How to Book and What to Expect at Mexico City Client Dinner Restaurants
Pujol and Quintonil take reservations through their own websites — both use an online booking system that opens availability approximately six weeks ahead. For same-day or last-minute bookings at both restaurants, the hotel concierge at the St. Regis, Camino Real, or Four Seasons Mexico City maintains relationships that can occasionally produce availability that the online system does not show. Biko, Rosetta, Máximo Bistrot, and Sud 777 all use OpenTable; Contramar takes reservations by phone and through its website.
Mexico City's dress standard for client dinners sits between Austin and New York on the formality scale. Polanco restaurants expect business casual — collared shirts, tailored trousers, leather shoes. Roma Norte restaurants are genuinely smart casual. The city's professional class dresses well by Latin American standards; your client will notice if you arrive at Pujol in running shoes. A dark blazer over a quality shirt covers every occasion on this list without requiring a full suit.

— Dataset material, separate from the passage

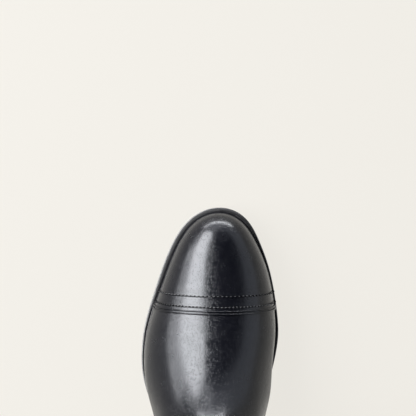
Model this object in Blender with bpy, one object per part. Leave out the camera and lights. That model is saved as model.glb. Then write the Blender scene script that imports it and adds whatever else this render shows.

Tipping in Mexico follows a 10–15% standard at mid-tier restaurants and 15–20% at high-end establishments. For corporate dinners where service has been exceptional, 20% is generous and appropriate. Cash tips in pesos are preferred at most restaurants; credit card tips are accepted but less directly received by the service team at some venues. Confirm the practice at each restaurant. The exchange rate means that a generous tip in pesos remains modest by US or UK standards — there is no financial reason to be conservative.
Frequently Asked Questions
What is the best restaurant to impress clients in Mexico City?
Pujol in Polanco is Mexico City's most internationally recognised client dinner — two Michelin stars, a World's 50 Best ranking, and the mole madre dish that has become one of gastronomy's most cited preparations. For a client who wants contemporary Mexican cooking at equivalent technical ambition but a different aesthetic, Quintonil is Pujol's closest peer. The choice depends on whether your client responds more to theatrical signatures (Pujol) or to ingredient-focused restraint (Quintonil).
Does Mexico City have Michelin-starred restaurants?
Yes. Michelin launched its Mexico City guide in 2024, awarding two stars to both Pujol and Quintonil — the only two-star restaurants in Mexico. Several additional restaurants received one star or Bib Gourmand recognition. Mexico City's dining scene has been internationally recognised by World's 50 Best for over a decade before Michelin's arrival, and Michelin's assessment confirmed what the global culinary community already understood.
How far in advance should I book a client dinner in Mexico City?
Pujol and Quintonil require four to six weeks' advance booking for weekend evenings; the taco bar format at Pujol books separately and fills even faster. Biko, Rosetta, and Máximo Bistrot can typically be booked two to three weeks ahead. For private dining rooms, contact restaurants directly with eight weeks' notice minimum. Hotel concierge teams at the major Polanco hotels can sometimes access availability that direct booking systems do not show.
What is the dress code for Mexico City client dinners?
Smart casual to business casual across all restaurants on this list. Pujol, Quintonil, and Biko in Polanco appreciate business casual — collared shirts, tailored trousers, leather shoes. Rosetta, Máximo Bistrot, and Contramar in Roma Norte are genuinely smart casual. Mexico City's professional class dresses with more attention to appearance than the city's reputation sometimes suggests; err toward the sharper end of your wardrobe when hosting at any Polanco restaurant.